The data below is to be returned in full and exactly.

- Recorded data:
========================================================================

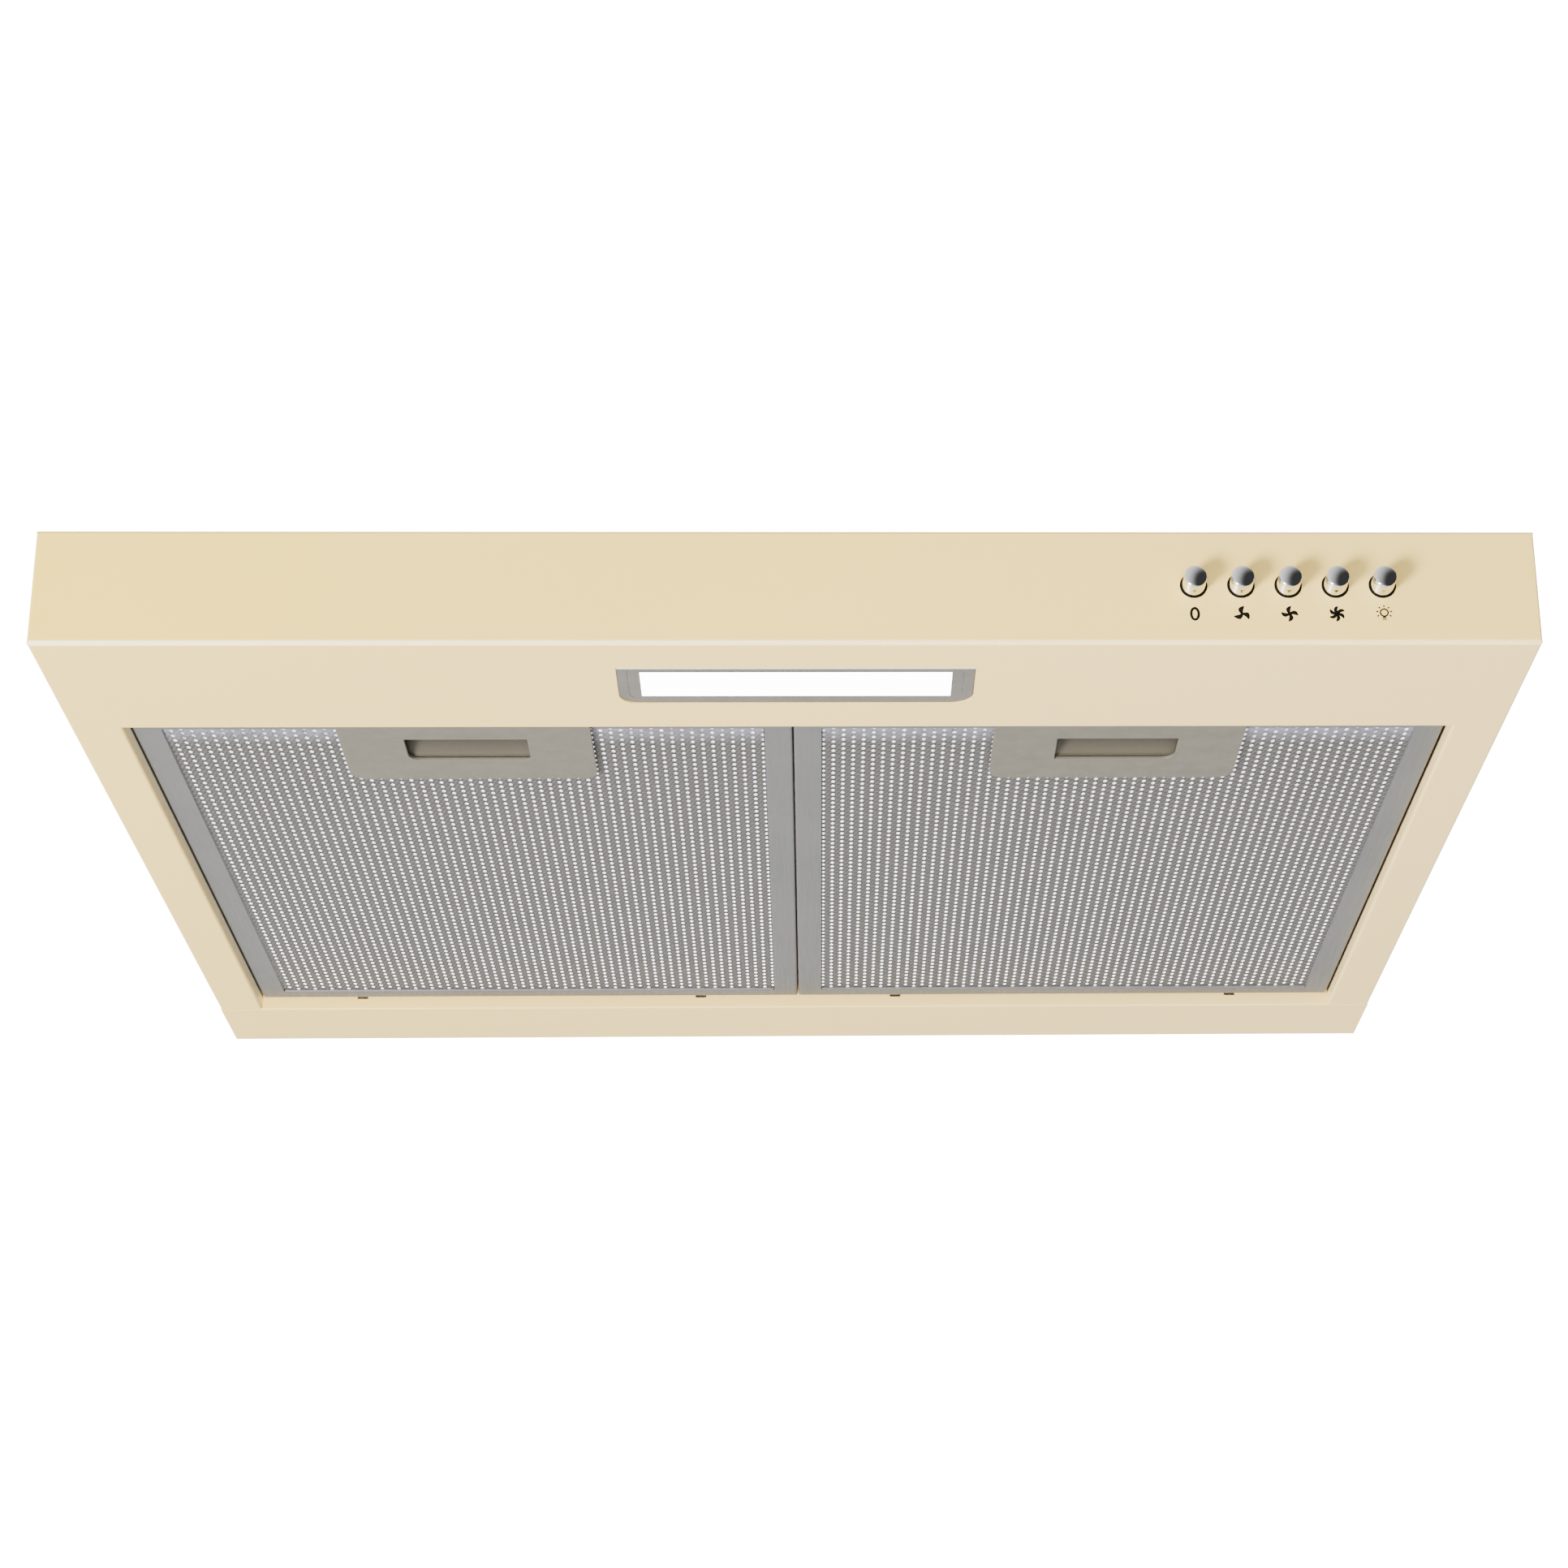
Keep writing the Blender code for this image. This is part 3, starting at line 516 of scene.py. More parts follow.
# %% Aluminium finishes
TILE_X, TILE_Y = 4.3, 5.05   # spacing of the mesh openings
FIRST_X, FIRST_Y = 2 * TILE_X, 94.8   # centre of the first opening
FOIL_GLOW, LAMP_GLOW = 3.3, 12.0   # emission strengths


def rail_aluminium():
    made = Finish("rail_aluminium", roughness=0.5, metallic=0.35)
    lines = made.noise(900.0, 2.0, along=(1.0, 0.04, 1.0))
    base = made.mixed(lines, rgb(96, 96, 96), rgb(106, 106, 106))
    made.colour(made.mixed(made.remap(made.noise(14.0, 3.0), 0.45, 0.8), base, rgb(92, 93, 93)))
    made.rough(lines, 0.42, 0.56)
    return made.relief(lines, 0.1, 0.02)


def strand_aluminium():
    made = Finish("strand_aluminium", roughness=0.5, metallic=0.25)
    # Painted shade: the diagonal twist stripes darken the strands in bands.
    twist = made.stripes(1.5 / TILE_X, 1 / TILE_Y)
    knot_highlight = made.stripes(0.0, 2 / TILE_Y, phase=0.8)
    worn = made.mixed(made.noise(60.0, 3.0), rgb(80, 77, 74), rgb(90, 87, 84))
    dark = made.mixed(made.remap(twist, 0.15, 0.75), rgb(56, 54, 52), worn)
    # Painted highlight: the knots between the openings are lighter.
    lit = made.mixed(made.remap(knot_highlight, 0.75, 1.0, 0.0, 0.4), dark, rgb(112, 110, 107))
    # Painted shade: the bonds round each opening are darker.
    turn = math.pi / 2
    start = 2 * math.pi * at(0, FIRST_Y, 0).y / (TILE_Y * MM)
    rows = made.wave(0.0, 1 / TILE_Y, phase=turn - start)
    bond_shade = made.remap(made.times(rows, made.wave(0.5 / TILE_X, 0.0, phase=turn)), -0.25, -0.8)
    joined = made.mixed(bond_shade, lit, rgb(44, 43, 44))
    # Painted reflection: near the front lip the strands turn a patchy bluish light grey.
    made.colour(made.mixed(made.times(made.fade(1, 116, 101), made.noise(260.0, 2.0)),
                           joined, rgb(150, 150, 166)))
    made.rough(made.noise(500.0, 2.0), 0.4, 0.6)
    return made.relief(twist, 0.35, 0.12)


def bright_foil():
    made = Finish("bright_foil", roughness=0.4, metallic=0.0)
    crease = made.noise(500.0, 2.0)
    # Darker towards the front of the cassette.
    clean = made.mixed(made.fade(1, 120, 430), rgb(184, 185, 189), rgb(252, 253, 254))
    clean = made.mixed(made.remap(crease, 0.3, 0.8, 0.0, 0.3), clean, rgb(236, 238, 241))
    # Painted shade: patchy dark blue-grey just behind the front lip.
    patchy = made.remap(made.noise(330.0, 2.0), 0.46, 0.56)
    shine = made.mixed(made.times(made.fade(1, 120, 108), patchy), clean, rgb(112, 113, 124))
    made.colour(shine)
    made.tree.links.new(shine, made.shader.inputs["Emission Color"])
    made.shader.inputs["Emission Strength"].default_value = FOIL_GLOW
    return made.relief(crease, 0.15, 0.05)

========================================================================

- Expected answer:
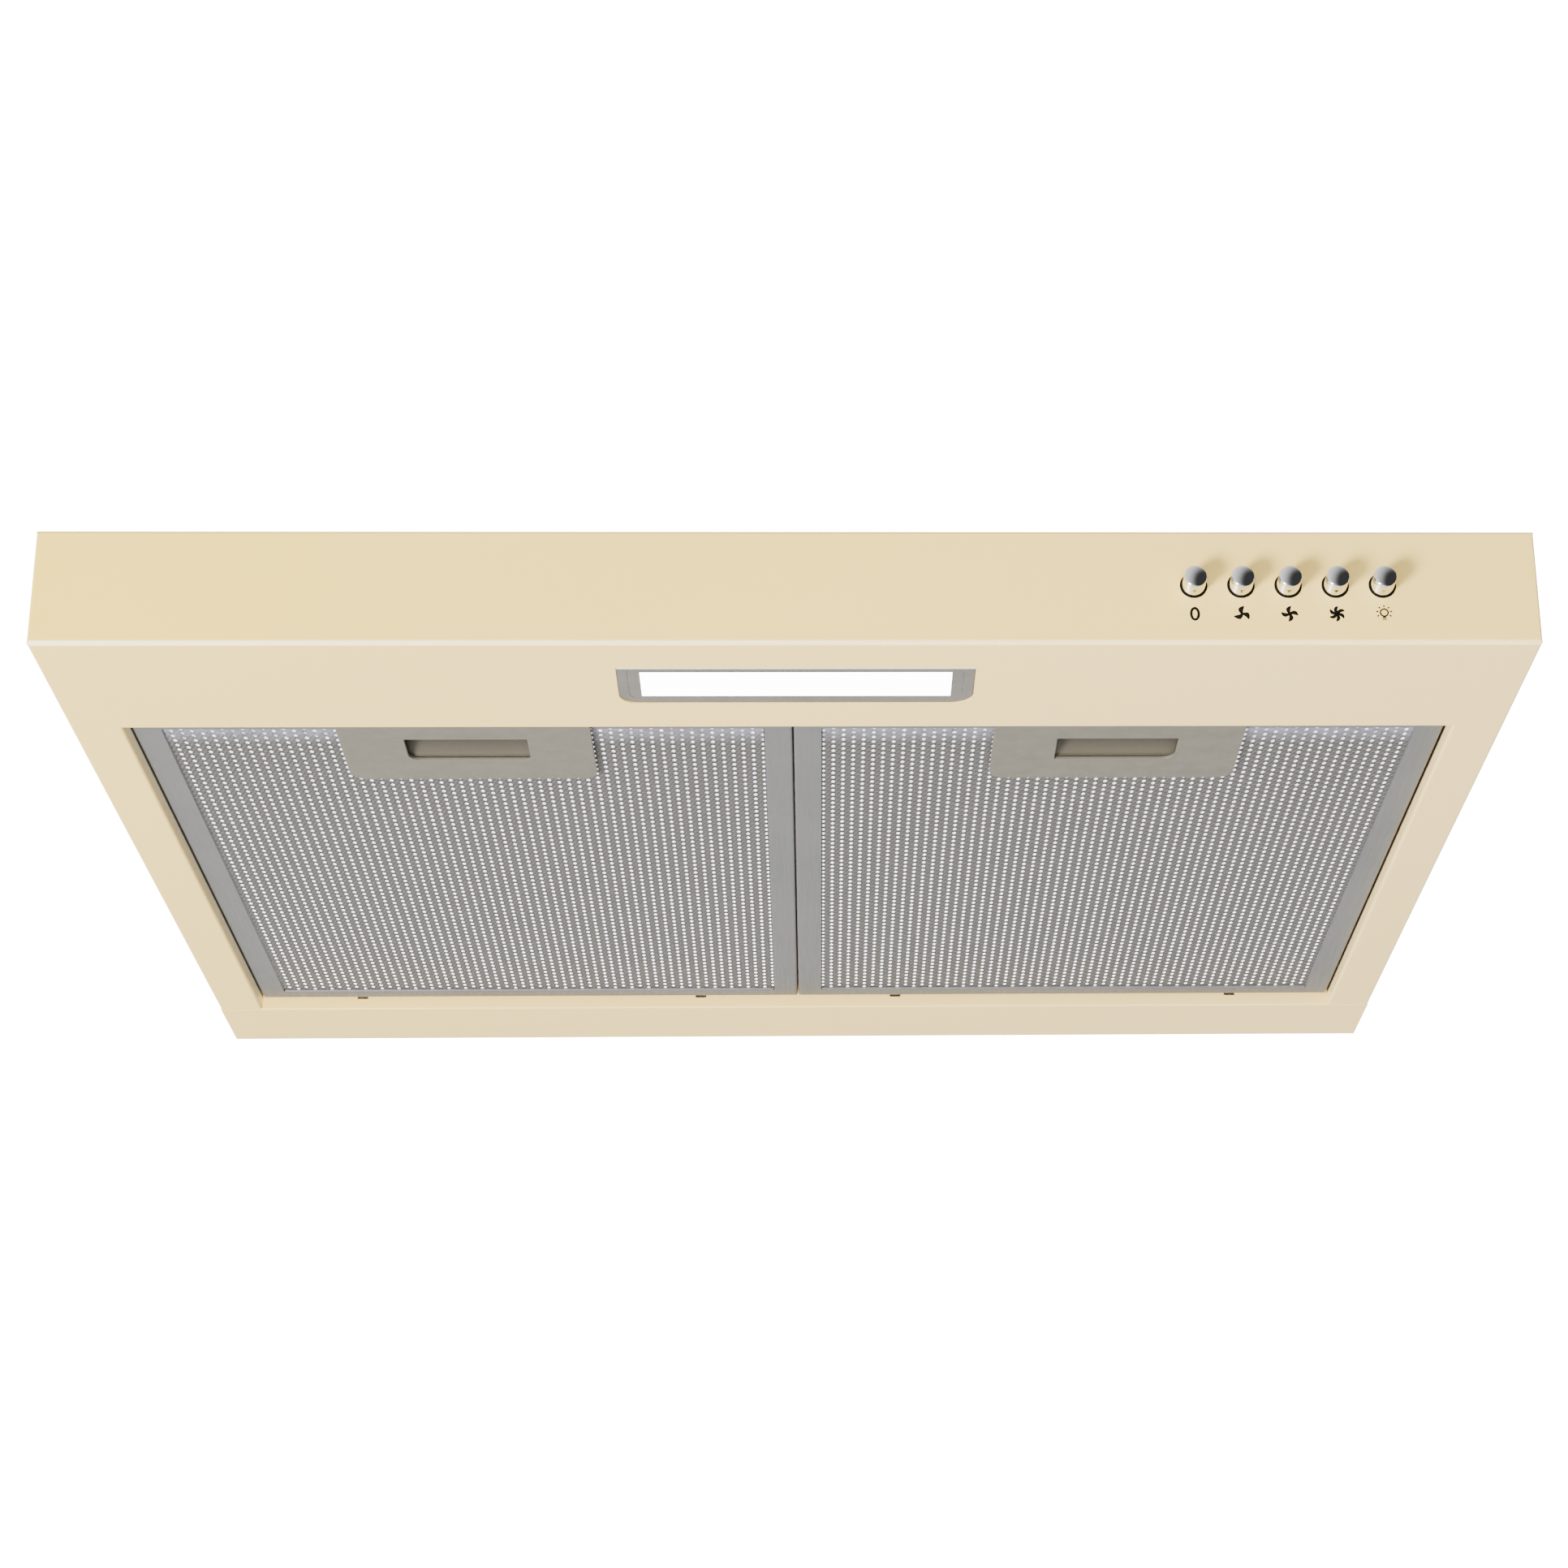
Keep writing the Blender code for this image. This is part 3, starting at line 516 of scene.py. More parts follow.
# %% Aluminium finishes
TILE_X, TILE_Y = 4.3, 5.05   # spacing of the mesh openings
FIRST_X, FIRST_Y = 2 * TILE_X, 94.8   # centre of the first opening
FOIL_GLOW, LAMP_GLOW = 3.3, 12.0   # emission strengths


def rail_aluminium():
    made = Finish("rail_aluminium", roughness=0.5, metallic=0.35)
    lines = made.noise(900.0, 2.0, along=(1.0, 0.04, 1.0))
    base = made.mixed(lines, rgb(96, 96, 96), rgb(106, 106, 106))
    made.colour(made.mixed(made.remap(made.noise(14.0, 3.0), 0.45, 0.8), base, rgb(92, 93, 93)))
    made.rough(lines, 0.42, 0.56)
    return made.relief(lines, 0.1, 0.02)


def strand_aluminium():
    made = Finish("strand_aluminium", roughness=0.5, metallic=0.25)
    # Painted shade: the diagonal twist stripes darken the strands in bands.
    twist = made.stripes(1.5 / TILE_X, 1 / TILE_Y)
    knot_highlight = made.stripes(0.0, 2 / TILE_Y, phase=0.8)
    worn = made.mixed(made.noise(60.0, 3.0), rgb(80, 77, 74), rgb(90, 87, 84))
    dark = made.mixed(made.remap(twist, 0.15, 0.75), rgb(56, 54, 52), worn)
    # Painted highlight: the knots between the openings are lighter.
    lit = made.mixed(made.remap(knot_highlight, 0.75, 1.0, 0.0, 0.4), dark, rgb(112, 110, 107))
    # Painted shade: the bonds round each opening are darker.
    turn = math.pi / 2
    start = 2 * math.pi * at(0, FIRST_Y, 0).y / (TILE_Y * MM)
    rows = made.wave(0.0, 1 / TILE_Y, phase=turn - start)
    bond_shade = made.remap(made.times(rows, made.wave(0.5 / TILE_X, 0.0, phase=turn)), -0.25, -0.8)
    joined = made.mixed(bond_shade, lit, rgb(44, 43, 44))
    # Painted reflection: near the front lip the strands turn a patchy bluish light grey.
    made.colour(made.mixed(made.times(made.fade(1, 116, 101), made.noise(260.0, 2.0)),
                           joined, rgb(150, 150, 166)))
    made.rough(made.noise(500.0, 2.0), 0.4, 0.6)
    return made.relief(twist, 0.35, 0.12)


def bright_foil():
    made = Finish("bright_foil", roughness=0.4, metallic=0.0)
    crease = made.noise(500.0, 2.0)
    # Darker towards the front of the cassette.
    clean = made.mixed(made.fade(1, 120, 430), rgb(184, 185, 189), rgb(252, 253, 254))
    clean = made.mixed(made.remap(crease, 0.3, 0.8, 0.0, 0.3), clean, rgb(236, 238, 241))
    # Painted shade: patchy dark blue-grey just behind the front lip.
    patchy = made.remap(made.noise(330.0, 2.0), 0.46, 0.56)
    shine = made.mixed(made.times(made.fade(1, 120, 108), patchy), clean, rgb(112, 113, 124))
    made.colour(shine)
    made.tree.links.new(shine, made.shader.inputs["Emission Color"])
    made.shader.inputs["Emission Strength"].default_value = FOIL_GLOW
    return made.relief(crease, 0.15, 0.05)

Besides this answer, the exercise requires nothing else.